**Dataset content:**
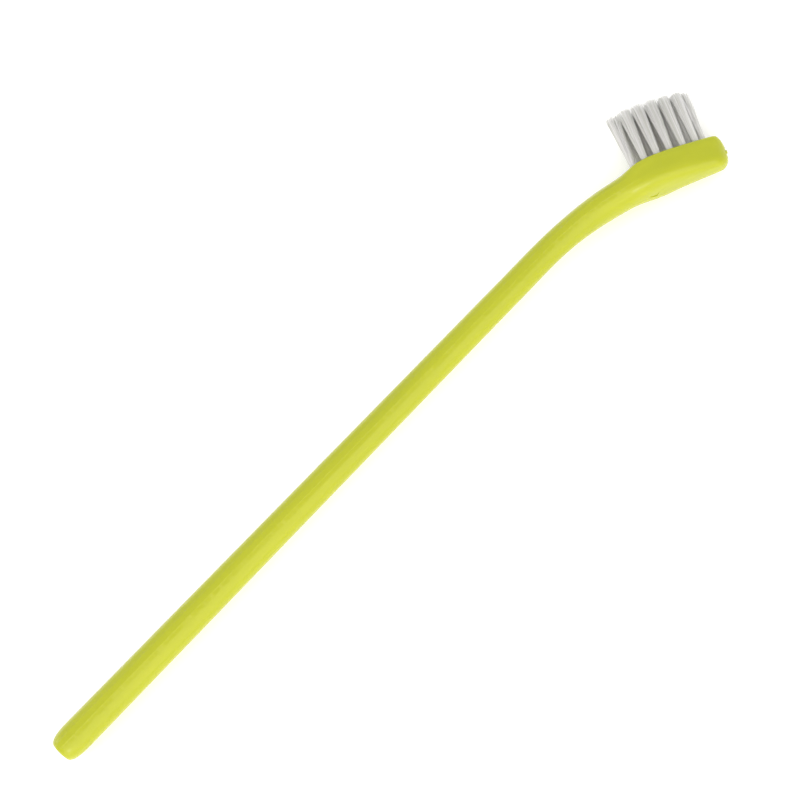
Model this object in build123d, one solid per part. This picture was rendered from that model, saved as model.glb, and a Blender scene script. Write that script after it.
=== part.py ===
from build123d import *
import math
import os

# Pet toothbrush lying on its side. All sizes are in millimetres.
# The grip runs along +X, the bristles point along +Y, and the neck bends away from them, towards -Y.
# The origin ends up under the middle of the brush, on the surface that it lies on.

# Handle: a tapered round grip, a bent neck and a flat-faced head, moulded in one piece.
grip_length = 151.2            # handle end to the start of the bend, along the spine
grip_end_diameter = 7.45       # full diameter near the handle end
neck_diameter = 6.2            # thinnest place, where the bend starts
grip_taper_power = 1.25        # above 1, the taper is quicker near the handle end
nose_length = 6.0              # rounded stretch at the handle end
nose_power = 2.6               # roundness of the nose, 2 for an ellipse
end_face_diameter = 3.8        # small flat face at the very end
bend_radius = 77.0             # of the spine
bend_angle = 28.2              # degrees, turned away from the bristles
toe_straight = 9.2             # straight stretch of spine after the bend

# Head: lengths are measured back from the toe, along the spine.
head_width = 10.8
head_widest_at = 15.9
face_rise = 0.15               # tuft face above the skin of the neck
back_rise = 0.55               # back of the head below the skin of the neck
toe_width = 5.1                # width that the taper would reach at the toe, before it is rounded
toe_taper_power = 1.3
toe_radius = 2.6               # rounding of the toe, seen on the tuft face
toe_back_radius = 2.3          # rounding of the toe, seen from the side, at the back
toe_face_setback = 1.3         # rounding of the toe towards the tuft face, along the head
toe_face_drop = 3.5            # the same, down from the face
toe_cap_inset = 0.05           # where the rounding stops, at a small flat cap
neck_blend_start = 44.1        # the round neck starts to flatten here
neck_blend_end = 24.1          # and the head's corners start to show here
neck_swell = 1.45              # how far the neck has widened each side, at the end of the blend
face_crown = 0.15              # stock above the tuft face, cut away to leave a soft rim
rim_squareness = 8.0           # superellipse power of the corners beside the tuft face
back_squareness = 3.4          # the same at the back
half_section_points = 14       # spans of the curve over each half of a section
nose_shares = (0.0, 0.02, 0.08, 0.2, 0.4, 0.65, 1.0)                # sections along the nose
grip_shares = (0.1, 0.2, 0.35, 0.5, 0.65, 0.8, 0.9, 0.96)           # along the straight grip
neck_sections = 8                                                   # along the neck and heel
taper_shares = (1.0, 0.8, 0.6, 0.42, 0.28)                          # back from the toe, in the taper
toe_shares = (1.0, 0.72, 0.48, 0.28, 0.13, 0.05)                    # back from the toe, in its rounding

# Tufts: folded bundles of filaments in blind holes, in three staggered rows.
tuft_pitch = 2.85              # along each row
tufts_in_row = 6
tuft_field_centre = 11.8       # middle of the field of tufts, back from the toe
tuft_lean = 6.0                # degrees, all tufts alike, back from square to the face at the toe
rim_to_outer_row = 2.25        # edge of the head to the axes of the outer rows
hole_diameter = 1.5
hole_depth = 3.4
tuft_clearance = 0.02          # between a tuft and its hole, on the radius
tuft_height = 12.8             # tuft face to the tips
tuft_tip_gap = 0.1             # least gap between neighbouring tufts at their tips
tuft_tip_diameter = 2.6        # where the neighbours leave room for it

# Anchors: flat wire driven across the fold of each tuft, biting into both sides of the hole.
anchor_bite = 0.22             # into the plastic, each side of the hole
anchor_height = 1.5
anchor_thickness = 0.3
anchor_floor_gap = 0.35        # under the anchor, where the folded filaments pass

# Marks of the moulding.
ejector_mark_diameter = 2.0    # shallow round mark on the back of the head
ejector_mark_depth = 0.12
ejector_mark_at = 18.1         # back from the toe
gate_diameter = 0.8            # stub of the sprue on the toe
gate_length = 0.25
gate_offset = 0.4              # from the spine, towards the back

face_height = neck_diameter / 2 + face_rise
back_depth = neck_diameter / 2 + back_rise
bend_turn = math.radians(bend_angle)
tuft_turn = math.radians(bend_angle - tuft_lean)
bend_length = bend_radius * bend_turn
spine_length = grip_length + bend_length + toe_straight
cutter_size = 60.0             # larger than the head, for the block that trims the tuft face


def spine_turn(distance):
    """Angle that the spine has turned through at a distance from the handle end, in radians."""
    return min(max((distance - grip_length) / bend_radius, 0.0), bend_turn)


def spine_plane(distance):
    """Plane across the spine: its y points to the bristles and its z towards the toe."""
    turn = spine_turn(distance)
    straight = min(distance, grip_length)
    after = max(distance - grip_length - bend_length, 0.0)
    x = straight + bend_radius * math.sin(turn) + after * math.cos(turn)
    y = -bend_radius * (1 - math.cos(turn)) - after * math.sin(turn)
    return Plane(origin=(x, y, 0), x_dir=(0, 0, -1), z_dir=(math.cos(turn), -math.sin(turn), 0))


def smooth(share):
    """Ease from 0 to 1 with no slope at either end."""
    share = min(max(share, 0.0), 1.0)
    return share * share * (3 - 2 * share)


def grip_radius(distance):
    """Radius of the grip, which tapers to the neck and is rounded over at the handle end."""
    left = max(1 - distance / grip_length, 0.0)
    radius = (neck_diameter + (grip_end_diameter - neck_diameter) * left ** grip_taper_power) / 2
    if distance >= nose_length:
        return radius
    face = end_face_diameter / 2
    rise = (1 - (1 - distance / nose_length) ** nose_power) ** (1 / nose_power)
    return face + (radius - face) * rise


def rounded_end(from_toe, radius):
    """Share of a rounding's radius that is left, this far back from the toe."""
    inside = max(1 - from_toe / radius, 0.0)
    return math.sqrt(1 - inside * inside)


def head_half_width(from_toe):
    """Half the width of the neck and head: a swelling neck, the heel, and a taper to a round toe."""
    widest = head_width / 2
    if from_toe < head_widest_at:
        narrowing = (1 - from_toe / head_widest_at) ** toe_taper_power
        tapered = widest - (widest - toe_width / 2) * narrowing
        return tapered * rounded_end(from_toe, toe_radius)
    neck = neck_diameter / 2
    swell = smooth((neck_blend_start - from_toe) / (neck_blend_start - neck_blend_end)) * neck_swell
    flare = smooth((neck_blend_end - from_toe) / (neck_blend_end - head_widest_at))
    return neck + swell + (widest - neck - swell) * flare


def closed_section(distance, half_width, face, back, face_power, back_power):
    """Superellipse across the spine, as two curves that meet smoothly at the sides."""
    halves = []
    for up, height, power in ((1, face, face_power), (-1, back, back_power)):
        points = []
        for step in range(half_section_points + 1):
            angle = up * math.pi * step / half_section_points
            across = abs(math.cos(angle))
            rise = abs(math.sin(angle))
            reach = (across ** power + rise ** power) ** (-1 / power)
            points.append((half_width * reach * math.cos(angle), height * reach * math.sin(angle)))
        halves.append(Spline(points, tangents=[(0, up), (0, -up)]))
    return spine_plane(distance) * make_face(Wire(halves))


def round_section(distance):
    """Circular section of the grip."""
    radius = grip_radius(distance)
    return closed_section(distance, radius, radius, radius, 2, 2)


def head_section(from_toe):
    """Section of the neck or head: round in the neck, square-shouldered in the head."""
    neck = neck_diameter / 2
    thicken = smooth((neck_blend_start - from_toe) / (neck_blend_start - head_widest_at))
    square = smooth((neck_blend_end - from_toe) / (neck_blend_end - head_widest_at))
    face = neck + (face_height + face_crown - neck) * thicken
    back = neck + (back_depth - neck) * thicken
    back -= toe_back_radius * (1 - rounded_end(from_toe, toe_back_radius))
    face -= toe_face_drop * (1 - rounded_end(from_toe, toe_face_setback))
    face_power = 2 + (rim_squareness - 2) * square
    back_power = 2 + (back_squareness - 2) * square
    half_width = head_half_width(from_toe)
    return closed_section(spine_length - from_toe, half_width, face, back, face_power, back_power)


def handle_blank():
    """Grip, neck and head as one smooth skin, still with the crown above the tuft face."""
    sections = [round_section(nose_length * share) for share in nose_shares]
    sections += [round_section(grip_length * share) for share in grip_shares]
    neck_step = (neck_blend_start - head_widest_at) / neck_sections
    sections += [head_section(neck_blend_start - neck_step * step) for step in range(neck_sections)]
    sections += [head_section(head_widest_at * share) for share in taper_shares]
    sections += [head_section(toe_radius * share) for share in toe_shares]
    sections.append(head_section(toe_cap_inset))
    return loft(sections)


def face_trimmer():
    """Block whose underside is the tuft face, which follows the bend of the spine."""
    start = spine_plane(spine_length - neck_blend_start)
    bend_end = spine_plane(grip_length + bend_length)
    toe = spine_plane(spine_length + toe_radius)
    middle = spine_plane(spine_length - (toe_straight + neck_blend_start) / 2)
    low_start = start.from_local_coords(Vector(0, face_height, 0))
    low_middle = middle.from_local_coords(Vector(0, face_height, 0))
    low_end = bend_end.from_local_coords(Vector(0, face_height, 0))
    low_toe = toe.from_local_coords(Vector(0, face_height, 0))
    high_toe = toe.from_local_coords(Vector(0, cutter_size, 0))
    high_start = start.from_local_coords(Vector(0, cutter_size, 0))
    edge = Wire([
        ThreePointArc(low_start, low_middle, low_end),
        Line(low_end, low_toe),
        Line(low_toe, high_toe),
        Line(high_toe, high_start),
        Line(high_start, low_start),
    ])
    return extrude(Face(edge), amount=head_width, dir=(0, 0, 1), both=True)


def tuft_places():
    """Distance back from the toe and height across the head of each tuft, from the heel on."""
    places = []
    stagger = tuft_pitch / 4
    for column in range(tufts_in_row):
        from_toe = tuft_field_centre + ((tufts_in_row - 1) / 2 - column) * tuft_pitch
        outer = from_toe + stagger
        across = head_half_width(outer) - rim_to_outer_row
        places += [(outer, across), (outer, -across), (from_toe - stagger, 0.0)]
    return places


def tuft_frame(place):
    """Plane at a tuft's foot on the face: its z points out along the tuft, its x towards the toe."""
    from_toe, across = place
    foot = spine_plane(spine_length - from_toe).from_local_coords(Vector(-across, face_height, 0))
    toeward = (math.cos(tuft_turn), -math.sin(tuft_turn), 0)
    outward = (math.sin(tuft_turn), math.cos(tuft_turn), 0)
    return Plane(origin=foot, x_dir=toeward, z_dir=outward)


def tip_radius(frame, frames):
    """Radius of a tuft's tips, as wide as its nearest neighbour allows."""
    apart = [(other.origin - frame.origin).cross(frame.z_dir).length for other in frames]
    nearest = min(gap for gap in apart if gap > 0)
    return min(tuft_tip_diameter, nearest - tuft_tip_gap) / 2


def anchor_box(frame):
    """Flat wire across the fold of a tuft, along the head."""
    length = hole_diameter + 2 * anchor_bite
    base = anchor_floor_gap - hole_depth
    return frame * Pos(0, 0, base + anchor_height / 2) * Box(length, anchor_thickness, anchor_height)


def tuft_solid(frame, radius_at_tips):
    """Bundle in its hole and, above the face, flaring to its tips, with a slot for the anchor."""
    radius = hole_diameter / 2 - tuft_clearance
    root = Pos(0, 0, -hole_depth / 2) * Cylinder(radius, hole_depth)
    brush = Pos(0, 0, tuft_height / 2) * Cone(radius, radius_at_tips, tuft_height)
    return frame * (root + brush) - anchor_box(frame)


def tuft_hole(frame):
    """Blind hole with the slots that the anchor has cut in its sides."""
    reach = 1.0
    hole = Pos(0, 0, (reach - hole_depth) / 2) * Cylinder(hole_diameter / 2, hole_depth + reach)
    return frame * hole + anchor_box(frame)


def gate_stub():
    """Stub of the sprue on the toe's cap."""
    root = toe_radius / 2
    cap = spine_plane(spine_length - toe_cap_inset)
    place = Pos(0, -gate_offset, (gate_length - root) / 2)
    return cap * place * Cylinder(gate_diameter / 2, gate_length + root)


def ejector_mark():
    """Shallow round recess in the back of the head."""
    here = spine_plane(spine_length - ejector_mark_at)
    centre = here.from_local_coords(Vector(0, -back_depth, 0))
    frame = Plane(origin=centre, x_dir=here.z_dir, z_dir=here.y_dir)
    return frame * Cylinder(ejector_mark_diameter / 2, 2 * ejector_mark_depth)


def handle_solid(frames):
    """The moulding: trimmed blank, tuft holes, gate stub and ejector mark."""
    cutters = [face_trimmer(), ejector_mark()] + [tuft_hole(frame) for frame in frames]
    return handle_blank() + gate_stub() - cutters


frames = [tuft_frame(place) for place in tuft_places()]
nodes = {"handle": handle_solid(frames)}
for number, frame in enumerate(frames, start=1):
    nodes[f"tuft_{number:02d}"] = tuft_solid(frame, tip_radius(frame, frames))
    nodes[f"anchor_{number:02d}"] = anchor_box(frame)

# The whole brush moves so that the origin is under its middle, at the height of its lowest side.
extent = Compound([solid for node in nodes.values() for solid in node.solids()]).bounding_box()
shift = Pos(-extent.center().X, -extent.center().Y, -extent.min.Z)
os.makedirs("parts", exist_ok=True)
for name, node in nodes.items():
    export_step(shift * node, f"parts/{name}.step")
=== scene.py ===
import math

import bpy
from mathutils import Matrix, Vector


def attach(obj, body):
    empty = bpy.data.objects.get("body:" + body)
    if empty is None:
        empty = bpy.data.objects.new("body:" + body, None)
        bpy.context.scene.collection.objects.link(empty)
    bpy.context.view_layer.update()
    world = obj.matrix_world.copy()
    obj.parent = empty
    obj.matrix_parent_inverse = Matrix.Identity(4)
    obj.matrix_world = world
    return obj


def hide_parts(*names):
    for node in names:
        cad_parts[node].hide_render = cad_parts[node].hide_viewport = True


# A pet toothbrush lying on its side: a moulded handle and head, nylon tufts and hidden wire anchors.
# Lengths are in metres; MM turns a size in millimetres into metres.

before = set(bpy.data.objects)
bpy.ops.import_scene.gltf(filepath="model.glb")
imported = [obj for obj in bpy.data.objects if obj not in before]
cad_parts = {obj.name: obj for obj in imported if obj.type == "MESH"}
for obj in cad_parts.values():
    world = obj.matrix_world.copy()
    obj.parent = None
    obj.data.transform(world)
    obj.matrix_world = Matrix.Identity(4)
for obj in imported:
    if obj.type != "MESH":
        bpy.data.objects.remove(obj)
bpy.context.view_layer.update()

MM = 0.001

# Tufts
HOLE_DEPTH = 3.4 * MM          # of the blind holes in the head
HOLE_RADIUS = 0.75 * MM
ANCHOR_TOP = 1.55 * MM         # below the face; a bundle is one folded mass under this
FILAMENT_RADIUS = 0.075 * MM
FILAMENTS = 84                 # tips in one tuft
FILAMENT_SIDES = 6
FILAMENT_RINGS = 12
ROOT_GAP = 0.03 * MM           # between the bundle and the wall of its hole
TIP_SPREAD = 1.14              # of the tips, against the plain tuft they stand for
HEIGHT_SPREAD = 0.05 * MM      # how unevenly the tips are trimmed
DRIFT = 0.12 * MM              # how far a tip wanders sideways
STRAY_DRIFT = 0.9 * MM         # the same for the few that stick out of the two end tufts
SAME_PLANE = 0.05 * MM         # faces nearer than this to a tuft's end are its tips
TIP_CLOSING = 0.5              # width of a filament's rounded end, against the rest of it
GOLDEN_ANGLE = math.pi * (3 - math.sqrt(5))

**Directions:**
Transcribe each line of the data above, unaltered, from the one where "frames = [tuft_frame(place)" appears to the one where "bpy.data.objects.remove(obj)" appears, inclusive of both.

**Complete response:**
frames = [tuft_frame(place) for place in tuft_places()]
nodes = {"handle": handle_solid(frames)}
for number, frame in enumerate(frames, start=1):
    nodes[f"tuft_{number:02d}"] = tuft_solid(frame, tip_radius(frame, frames))
    nodes[f"anchor_{number:02d}"] = anchor_box(frame)

# The whole brush moves so that the origin is under its middle, at the height of its lowest side.
extent = Compound([solid for node in nodes.values() for solid in node.solids()]).bounding_box()
shift = Pos(-extent.center().X, -extent.center().Y, -extent.min.Z)
os.makedirs("parts", exist_ok=True)
for name, node in nodes.items():
    export_step(shift * node, f"parts/{name}.step")
=== scene.py ===
import math

import bpy
from mathutils import Matrix, Vector


def attach(obj, body):
    empty = bpy.data.objects.get("body:" + body)
    if empty is None:
        empty = bpy.data.objects.new("body:" + body, None)
        bpy.context.scene.collection.objects.link(empty)
    bpy.context.view_layer.update()
    world = obj.matrix_world.copy()
    obj.parent = empty
    obj.matrix_parent_inverse = Matrix.Identity(4)
    obj.matrix_world = world
    return obj


def hide_parts(*names):
    for node in names:
        cad_parts[node].hide_render = cad_parts[node].hide_viewport = True


# A pet toothbrush lying on its side: a moulded handle and head, nylon tufts and hidden wire anchors.
# Lengths are in metres; MM turns a size in millimetres into metres.

before = set(bpy.data.objects)
bpy.ops.import_scene.gltf(filepath="model.glb")
imported = [obj for obj in bpy.data.objects if obj not in before]
cad_parts = {obj.name: obj for obj in imported if obj.type == "MESH"}
for obj in cad_parts.values():
    world = obj.matrix_world.copy()
    obj.parent = None
    obj.data.transform(world)
    obj.matrix_world = Matrix.Identity(4)
for obj in imported:
    if obj.type != "MESH":
        bpy.data.objects.remove(obj)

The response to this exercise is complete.